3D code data
** BEGIN **

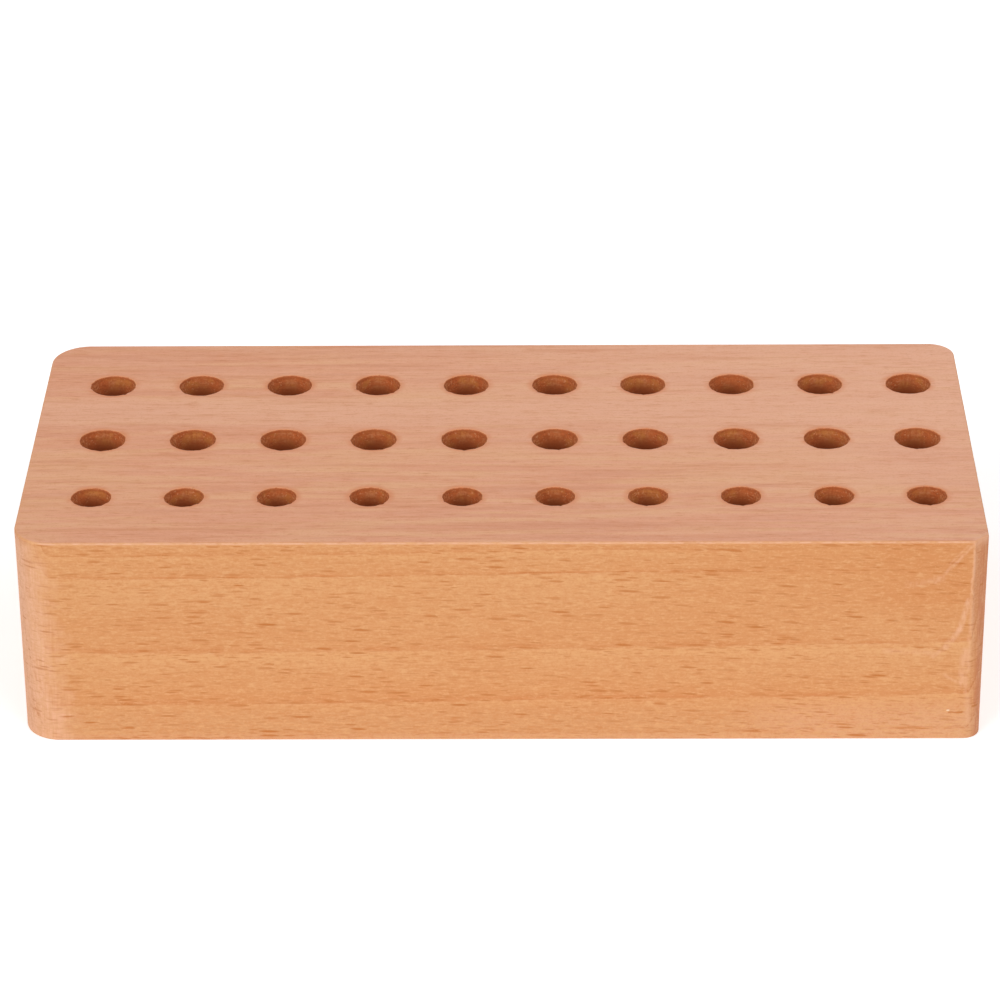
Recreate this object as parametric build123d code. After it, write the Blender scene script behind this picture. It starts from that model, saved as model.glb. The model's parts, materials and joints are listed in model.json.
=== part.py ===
from build123d import *
import os

# Screwdriver holder: one solid block of beech that stands on a bench. Three rows of
# blind round holes are drilled down from its top face, and a screwdriver's blade drops
# into each. The holes of the front row are smaller than those of the two rows behind.
# The upright corners are rounded by hand, each to its own radius, and the edges around
# the top and the underside are only just eased.
#
# Millimetres. The origin is the centre of the underside. +X runs to the right along
# the rows, +Y from the front face to the back and +Z up.

# Hole pattern
holes_per_row = 10
hole_pitch = 20.0
row_pitch = 26.9

# Wood from the outermost hole centres to each face
left_margin = 15.2
right_margin = 11.7
front_margin = 20.8
back_margin = 20.8

# Holes, drilled with a bit that leaves a flat floor and a dimple in its middle
small_hole_diameter = 8.5
large_hole_diameter = 10.0
hole_depth = 35.0
dimple_diameter = 2.4
dimple_depth = 1.2
wood_under_holes = 13.6

# Upright corner radii
front_left_radius = 8.0
front_right_radius = 3.8
back_right_radius = 5.6
back_left_radius = 8.4

# Easing of the edges around the top face and the underside
top_easing = 0.5
bottom_easing = 0.4

block_length = left_margin + (holes_per_row - 1) * hole_pitch + right_margin
block_depth = front_margin + 2 * row_pitch + back_margin
block_height = hole_depth + wood_under_holes

# From the front face to the back, with the drill that each row takes
row_diameters = [small_hole_diameter, large_hole_diameter, large_hole_diameter]


def plan():
    """The block's outline from above, with its own radius at each corner."""
    right = block_length / 2
    back = block_depth / 2
    radii = {
        (-right, -back): front_left_radius,
        (right, -back): front_right_radius,
        (right, back): back_right_radius,
        (-right, back): back_left_radius,
    }
    sketch = Rectangle(block_length, block_depth)
    for (x, y), radius in radii.items():
        corner = sketch.vertices().sort_by_distance((x, y, 0))[0]
        sketch = fillet(corner, radius)
    return sketch


def blank():
    """The block before drilling, with its edges eased."""
    body = extrude(plan(), block_height)
    body = fillet(body.faces().sort_by(Axis.Z)[-1].edges(), top_easing)
    return fillet(body.faces().sort_by(Axis.Z)[0].edges(), bottom_easing)


def drill(diameter):
    """What one drill removes below z = 0: the straight wall and the dimple in its floor."""
    wall = Cylinder(diameter / 2, hole_depth, align=(Align.CENTER, Align.CENTER, Align.MAX))
    dimple = Cone(0, dimple_diameter / 2, dimple_depth, align=(Align.CENTER, Align.CENTER, Align.MAX))
    return wall + Pos(0, 0, -hole_depth) * dimple


def drilled_block():
    """The blank with its three rows of blind holes."""
    first_x = -block_length / 2 + left_margin
    first_y = -block_depth / 2 + front_margin
    block = blank()
    for row, diameter in enumerate(row_diameters):
        cutter = drill(diameter)
        y = first_y + row * row_pitch
        places = [Pos(first_x + column * hole_pitch, y, block_height) for column in range(holes_per_row)]
        block -= [place * cutter for place in places]
    return block


os.makedirs("parts", exist_ok=True)
export_step(drilled_block(), "parts/drilled_block.step")
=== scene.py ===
"""Screwdriver holder: a beech block with three rows of blind holes, on a plain pale floor.

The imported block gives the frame, its size and where each hole is. One finer mesh stands for
it, with eased and hand-sanded edges, torn hole rims and drilled walls. The wood is worked out
through the whole volume, so its grain runs on from face to face and down into the holes.
"""
import json

import bpy
import numpy as np
from mathutils import Euler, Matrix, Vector


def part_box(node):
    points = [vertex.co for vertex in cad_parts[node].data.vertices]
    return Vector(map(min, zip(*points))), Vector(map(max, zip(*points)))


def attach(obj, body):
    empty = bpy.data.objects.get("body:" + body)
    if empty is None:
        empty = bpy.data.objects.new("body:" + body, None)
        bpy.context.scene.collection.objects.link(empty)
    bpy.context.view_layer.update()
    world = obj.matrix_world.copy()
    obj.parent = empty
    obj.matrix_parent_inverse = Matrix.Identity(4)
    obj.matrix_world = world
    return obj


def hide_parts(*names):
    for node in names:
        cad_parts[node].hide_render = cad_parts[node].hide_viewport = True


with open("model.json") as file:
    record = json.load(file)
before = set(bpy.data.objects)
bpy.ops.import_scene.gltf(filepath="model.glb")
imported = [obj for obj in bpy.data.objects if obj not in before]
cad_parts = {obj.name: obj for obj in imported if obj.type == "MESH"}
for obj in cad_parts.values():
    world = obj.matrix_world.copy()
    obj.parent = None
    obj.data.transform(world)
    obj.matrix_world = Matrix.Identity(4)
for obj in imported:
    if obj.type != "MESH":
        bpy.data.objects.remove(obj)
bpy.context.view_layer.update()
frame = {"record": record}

MM = 0.001

# The block, in millimetres, from its solid
block_low, block_high = (np.array(corner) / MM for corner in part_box("drilled_block"))
block_length, block_depth, block_height = block_high - block_low

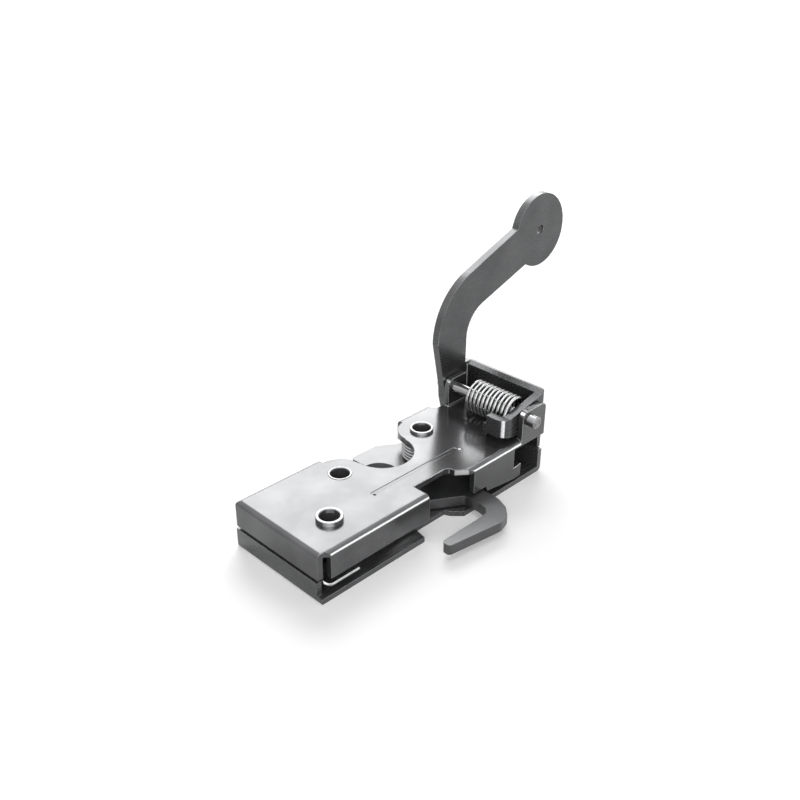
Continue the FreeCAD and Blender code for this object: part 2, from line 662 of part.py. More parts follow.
# Trigger: flat bar with catch, cam tail and the hook outside the window
trigger = new_body("trigger")
HUB = size("hub_radius")
trigger_outline = [
    (ZERO, -HUB),
    (HUB, -HUB),
    (HUB * 2, size("bar_near")),
    (size("bar_break_x"), size("bar_near")),
    (size("neck_left"), size("neck_turn_y")),
    (size("neck_left") + CLEAR, size("hook_inner") + ONE * 6),
    (size("neck_left") - CLEAR, size("hook_inner") + ONE * 2.6),
    (size("neck_left") - ONE * 2.4, size("hook_inner") + ONE / 2),
    (size("neck_left") - ONE * 5, size("hook_inner")),
    (size("hook_tip_x"), size("hook_inner")),
    (size("hook_tip_x"), size("hook_tip_y")),
    (size("hook_heel_x"), size("hook_outer")),
    (size("neck_right") - ONE * 5.4, size("hook_outer") + ONE * 1.3),
    (size("neck_right") - ONE * 2.2, size("hook_outer") + ONE * 4.6),
    (size("neck_right"), size("hook_outer") + ONE * 10),
    (size("neck_right"), size("tail_near") - ONE * 3.5),
    (size("neck_right") + ONE * 3, size("tail_near")),
    (size("tail_end") - ONE, size("tail_near")),
    (size("tail_end"), size("tail_near") + ONE),
    (size("tail_end"), size("horn_top_y")),
    (size("horn_top_x"), size("horn_top_y")),
    (size("horn_foot_x"), size("tail_far")),
    (size("tail_start"), size("tail_far")),
    (size("neck_right") + ONE, size("rail_far")),
    (size("catch_right"), size("rail_far")),
    (size("catch_right"), size("catch_top")),
    (size("catch_left"), size("catch_top")),
    (size("catch_left") - ONE * 4, size("bar_far")),
    (HUB * 2, size("bar_far")),
    (HUB, HUB),
    (ZERO, HUB),
]
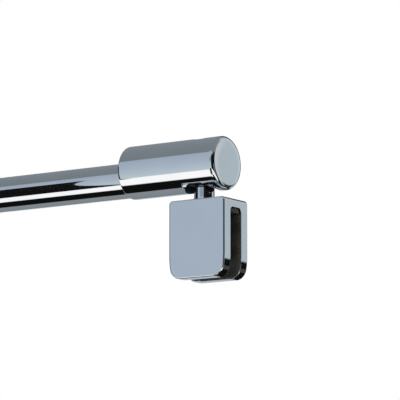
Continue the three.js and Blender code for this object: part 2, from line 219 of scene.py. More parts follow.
def extruded(name, outline, start, end, along="y", centre_x=0.0):
    """A plate with its outline upright: in XZ between two Y values, or in YZ between two X values."""
    bm = bmesh.new()
    ends = []
    for place in (start, end):
        if along == "y":
            ends.append([bm.verts.new((centre_x + a, place, b)) for a, b in outline])
        else:
            ends.append([bm.verts.new((place, a, b)) for a, b in outline])
    count = len(outline)
    for i in range(count):
        j = (i + 1) % count
        bm.faces.new((ends[0][i], ends[0][j], ends[1][j], ends[1][i]))
    bm.faces.new(ends[0])
    bm.faces.new(ends[1])
    return object_from(bm, name)


def rod(radius, start, end, axis="z", centre=(0, 0, 0), sides=96):
    """A plain round cutter."""
    return turned("cutter", [(0, start), (radius, start), (radius, end), (0, end)], axis, centre, sides)


def hexagon(across_flats, start, end, axis, centre):
    """A cutter for a hexagon socket."""
    return rod(across_flats / math.sqrt(3), start, end, axis, centre, 6)


def settle(piece):
    """Applies a piece's modifiers to its mesh."""
    bpy.context.view_layer.update()
    graph = bpy.context.evaluated_depsgraph_get()
    mesh = bpy.data.meshes.new_from_object(piece.evaluated_get(graph))
    piece.modifiers.clear()
    old = piece.data
    piece.data = mesh
    mesh.name = piece.name
    bpy.data.meshes.remove(old)


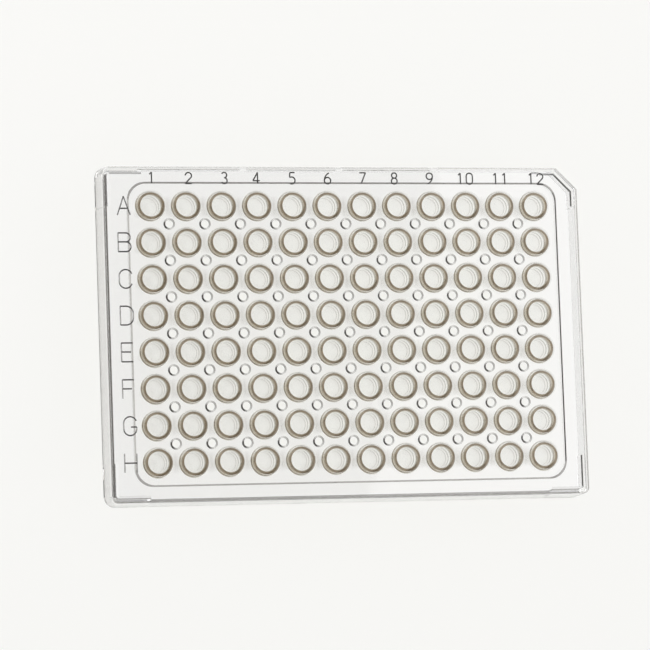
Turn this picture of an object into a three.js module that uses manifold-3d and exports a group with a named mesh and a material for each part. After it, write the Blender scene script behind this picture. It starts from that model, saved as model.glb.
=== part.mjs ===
// A clear, semi-skirted well plate of the low-profile kind used in thermal cyclers: 12 columns by
// 8 rows of conical tubes hang from one flat deck, and a short skirt runs round the deck's edge.
// It is one moulding, so it is one solid. Millimetres, +Z up, column 12 at +X and row A at +Y.
// The origin is on the plate's centre, at the level of the tube tips that it stands on.
import * as THREE from "three";
import { mergeVertices } from "three/addons/utils/BufferGeometryUtils.js";
import Module from "manifold-3d";

// The well grid.
const columns = 12;
const rows = 8;
const wellPitch = 9;

// One well, from the top down: a raised rim, a straight collar, then a cone down to the tip.
const wellBore = 5.46;
const wellDepth = 14.8;
const collarDepth = 4.2;
const rimHeight = 0.4;
const rimWall = 0.9; // width of the rim's flat top
const rimFlank = 0.6; // how far the rim's side slopes out down to the deck
const tubeWall = 0.4;
const tipWidth = 2.2;
const tipFloor = 0.7;

// The deck: a thin border, and a thicker pad under the wells.
const deckThickness = 1.1;
const endMargin = 11.7; // from the axes of columns 1 and 12 to the deck's ends
const sideMargin = 9.7; // from the axes of rows A and H to the deck's sides
const padThickness = 1.1;
const padMargin = 5.7; // from the outer well axes to the pad's edge
const padCorner = 4.5;

// The skirt, which flares out towards its foot and is thicker near the corners.
const skirtDepth = 7.4; // below the deck's top
const skirtWall = 1;
const cornerWall = 1.4;
const cornerReach = 9.7; // how far the thicker wall runs from each end of a side
const skirtFlare = 0.7;
const deckCorner = 1.5;
const footCorner = 2.7;
const keyCut = 5.4; // leg of the corner cut off beside well A12

// Small openings.
const ventBore = 2.5; // through the deck, between every four wells
const notches = 3; // in the foot of the row A side
const notchWidth = 1.8;
const notchHeight = 2.4;

// Facets of the round forms, and how far a cut runs past the face it opens.
const wellSides = 8;
const ventSides = 6;
const cornerSteps = 2;
const past = 0.5;

// Levels, worked up from the tips.
const rimTop = tipFloor + wellDepth;
const deckTop = rimTop - rimHeight;
const deckUnderside = deckTop - deckThickness;
const padUnderside = deckUnderside - padThickness;
const collarFoot = rimTop - collarDepth;
const skirtFoot = deckTop - skirtDepth;
const deckMiddle = (deckTop + deckUnderside) / 2;

// Extents of the well axes and of the deck, from the centre.
const axisX = ((columns - 1) * wellPitch) / 2;
const axisY = ((rows - 1) * wellPitch) / 2;
const deckX = axisX + endMargin;
const deckY = axisY + sideMargin;

const wasm = await Module();
wasm.setup();

// A closed three.js geometry as a manifold-3d solid.
function solid(geometry) {
  const bare = geometry.clone();
  bare.deleteAttribute("normal");
  bare.deleteAttribute("uv");
  const merged = mergeVertices(bare, 1e-4);
  return new wasm.Manifold(
    new wasm.Mesh({
      numProp: 3,
      vertProperties: merged.attributes.position.array,
      triVerts: new Uint32Array(merged.index.array),
    }),
  );
}

// The inverse: a manifold-3d solid as a flat-shaded three.js geometry.
function geometryOf(shape) {
  const mesh = shape.getMesh();
  const geometry = new THREE.BufferGeometry();
  geometry.setAttribute("position", new THREE.BufferAttribute(mesh.vertProperties, 3));
  geometry.setIndex(new THREE.BufferAttribute(mesh.triVerts, 1));
  const flat = geometry.toNonIndexed();
  flat.computeVertexNormals();
  return flat;
}

// A circle's radius widened so that its polygon encloses the same area as the circle.
function polygonRadius(radius, sides) {
  const step = (2 * Math.PI) / sides;
  return radius * Math.sqrt(step / Math.sin(step));
}

// A solid of revolution about Z from [radius, z] points listed upwards, with flats facing X and Y.
function turned(profile, sides) {
  const points = profile.map(([r, z]) => new THREE.Vector2(polygonRadius(r, sides), z));
  const geometry = new THREE.LatheGeometry(points, sides, Math.PI / sides);
  return solid(geometry.rotateX(Math.PI / 2));
}

// A rectangle with round corners, or sharp ones where the radius is 0, as a list of points.
// The corner at +X +Y is cut off straight instead where cut is given.
function outline(halfX, halfY, radius, cut = 0) {
  const corners = [
    [-1, -1, Math.PI],
    [1, -1, 1.5 * Math.PI],
    [1, 1, 0],
    [-1, 1, 0.5 * Math.PI],
  ];
  const steps = radius > 0 ? cornerSteps : 0;
  const points = [];
  corners.forEach(([signX, signY, start]) => {
    if (cut && signX > 0 && signY > 0) {
      points.push(new THREE.Vector2(halfX, halfY - cut), new THREE.Vector2(halfX - cut, halfY));
      return;
    }
    for (let i = 0; i <= steps; i += 1) {
      const angle = start + (steps ? (0.5 * Math.PI * i) / steps : 0.25 * Math.PI);
      const x = signX * (halfX - radius) + radius * Math.cos(angle);
      const y = signY * (halfY - radius) + radius * Math.sin(angle);
      points.push(new THREE.Vector2(x, y));
    }
  });
  return points;
}

// A closed solid between two outlines of as many points, the lower at z0 and the upper at z1.
function loft(lower, upper, z0, z1) {
  const count = lower.length;
  const positions = [...lower.map((p) => [p.x, p.y, z0]), ...upper.map((p) => [p.x, p.y, z1])];
  const faces = [];
  THREE.ShapeUtils.triangulateShape(upper, []).forEach(([a, b, c]) => {
    faces.push(a + count, b + count, c + count);
    faces.push(c, b, a);
  });
  for (let i = 0; i < count; i += 1) {
    const j = (i + 1) % count;
    faces.push(i, j, j + count);
    faces.push(i, j + count, i + count);
  }
  const geometry = new THREE.BufferGeometry();
  geometry.setAttribute("position", new THREE.Float32BufferAttribute(positions.flat(), 3));
  geometry.setIndex(faces);
  return solid(geometry);
}

function box(sizeX, sizeY, z0, z1) {
  return solid(new THREE.BoxGeometry(sizeX, sizeY, z1 - z0).translate(0, 0, (z0 + z1) / 2));
}

// Copies of one solid at every point of a centred grid, as one solid.
function grid(shape, countX, countY) {
  const copies = [];
  for (let i = 0; i < countX; i += 1) {
    for (let j = 0; j < countY; j += 1) {
      const x = (i - (countX - 1) / 2) * wellPitch;
      const y = (j - (countY - 1) / 2) * wellPitch;
      copies.push(shape.translate([x, y, 0]));
    }
  }
  return wasm.Manifold.union(copies);
}

// The block that the skirt's outer faces enclose or, given a wall, that its inner faces enclose.
// Set in by a wall, the cut corner's face stays parallel to the outer one.
function skirtBlock(wall, z0, z1) {
  const cut = keyCut - wall * (2 - Math.SQRT2);
  const ringAt = (z) => {
    const down = (deckTop - z) / skirtDepth;
    const out = skirtFlare * down - wall;
    const radius = wall ? 0 : deckCorner + (footCorner - deckCorner) * down;
    return outline(deckX + out, deckY + out, radius, cut);
  };
  return loft(ringAt(z0), ringAt(z1), z0, z1);
}

// The deck and the skirt below its edge, open underneath.
function tray() {
  const hollow = skirtBlock(cornerWall, skirtFoot - past, deckUnderside);
  const wideX = 2 * (deckX - cornerReach);
  const wideY = 2 * (deckY - cornerReach);
  const all = 4 * (deckX + deckY);
  const stretches = box(wideX, all, 0, rimTop).add(box(all, wideY, 0, rimTop));
  const thinner = skirtBlock(skirtWall, skirtFoot - past, deckUnderside).intersect(stretches);
  return skirtBlock(0, skirtFoot, deckTop).subtract(hollow).subtract(thinner);
}

// The thicker part of the deck under the wells, taken up into the deck so that they join.
function pad() {
  const edge = outline(axisX + padMargin, axisY + padMargin, padCorner);
  return loft(edge, edge, padUnderside, deckMiddle);
}

function wellRims() {
  const radius = wellBore / 2 + rimWall;
  const rim = [
    [0, deckMiddle],
    [radius + rimFlank, deckMiddle],
    [radius + rimFlank, deckTop],
    [radius, rimTop],
    [0, rimTop],
  ];
  return grid(turned(rim, wellSides), columns, rows);
}

// The tubes' outsides: one straight taper through the collar's foot, from the deck to the tip.
function tubes() {
  const tip = tipWidth / 2;
  const collar = wellBore / 2 + tubeWall;
  const slope = (collar - tip) / collarFoot;
  const tube = [
    [0, 0],
    [tip, 0],
    [tip + slope * deckMiddle, deckMiddle],
    [0, deckMiddle],
  ];
  return grid(turned(tube, wellSides), columns, rows);
}

// What the wells hold: a straight collar over a cone.
function cavities() {
  const bore = wellBore / 2;
  const cavity = [
    [0, tipFloor],
    [bore, collarFoot],
    [bore, rimTop + past],
    [0, rimTop + past],
  ];
  return grid(turned(cavity, wellSides), columns, rows);
}

function vents() {
  const radius = ventBore / 2;
  const vent = [
    [0, padUnderside - past],
    [radius, padUnderside - past],
    [radius, deckTop + past],
    [0, deckTop + past],
  ];
  return grid(turned(vent, ventSides), columns - 1, rows - 1);
}

// Notches cut up from the foot of the row A side, which share out the length of the well field.
function footNotches() {
  const reach = skirtFlare + cornerWall;
  const slot = box(notchWidth, 2 * reach, skirtFoot - past, skirtFoot + notchHeight);
  const copies = [];
  for (let i = 1; i <= notches; i += 1) {
    const x = -axisX + (2 * axisX * i) / (notches + 1);
    copies.push(slot.translate([x, deckY, 0]));
  }
  return wasm.Manifold.union(copies);
}

function plateSolid() {
  const body = wasm.Manifold.union([tray(), pad(), wellRims(), tubes()]);
  return body.subtract(wasm.Manifold.union([cavities(), vents(), footNotches()]));
}

const clearPlastic = new THREE.MeshStandardMaterial({
  color: 0xe6e6e2,
  roughness: 0.08,
  metalness: 0,
  transparent: true,
  opacity: 0.45,
});

const plate = new THREE.Mesh(geometryOf(plateSolid()), clearPlastic);
plate.name = "plate";

const wellPlate = new THREE.Group();
wellPlate.add(plate);

export default wellPlate;
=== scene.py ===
"""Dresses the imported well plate: its clear moulding, its moulded lettering and the stage."""

import math

import bpy
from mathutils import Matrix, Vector


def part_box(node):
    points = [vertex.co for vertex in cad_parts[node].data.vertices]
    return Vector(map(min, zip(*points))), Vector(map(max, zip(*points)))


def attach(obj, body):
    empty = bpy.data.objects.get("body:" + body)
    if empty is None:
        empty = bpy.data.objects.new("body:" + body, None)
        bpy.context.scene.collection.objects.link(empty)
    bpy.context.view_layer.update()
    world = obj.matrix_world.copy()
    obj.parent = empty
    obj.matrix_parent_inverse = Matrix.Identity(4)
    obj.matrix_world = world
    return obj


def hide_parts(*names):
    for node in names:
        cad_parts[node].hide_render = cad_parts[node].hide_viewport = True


bl_info = {
    "name": "Well Plate",
    "version": (1, 0, 0),
    "blender": (4, 5, 0),
    "location": "3D View > Sidebar > Well Plate",
    "description": "Builds a clear, semi-skirted well plate with conical tubes and moulded lettering",
    "category": "Add Mesh",
}

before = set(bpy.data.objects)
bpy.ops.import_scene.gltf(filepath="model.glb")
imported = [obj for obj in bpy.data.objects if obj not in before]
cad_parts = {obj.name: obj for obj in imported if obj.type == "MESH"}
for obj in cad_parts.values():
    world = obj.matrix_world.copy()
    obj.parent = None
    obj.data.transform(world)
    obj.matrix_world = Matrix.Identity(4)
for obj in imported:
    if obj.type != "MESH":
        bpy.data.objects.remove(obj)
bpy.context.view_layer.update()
_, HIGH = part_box("plate")
FOOT_X = HIGH.x  # half the plate's length, at the skirt's foot
FOOT_Y = HIGH.y  # and half its width
RIM_TOP = HIGH.z  # the height of the rims, above the tips of the tubes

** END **

Exercise task ▸ Exactly and only the lines from the line that contains "const clearPlastic = new" through the line that contains "from mathutils import Matrix, Vector" are to be repeated as they stand.

Correct answer ▸
const clearPlastic = new THREE.MeshStandardMaterial({
  color: 0xe6e6e2,
  roughness: 0.08,
  metalness: 0,
  transparent: true,
  opacity: 0.45,
});

const plate = new THREE.Mesh(geometryOf(plateSolid()), clearPlastic);
plate.name = "plate";

const wellPlate = new THREE.Group();
wellPlate.add(plate);

export default wellPlate;
=== scene.py ===
"""Dresses the imported well plate: its clear moulding, its moulded lettering and the stage."""

import math

import bpy
from mathutils import Matrix, Vector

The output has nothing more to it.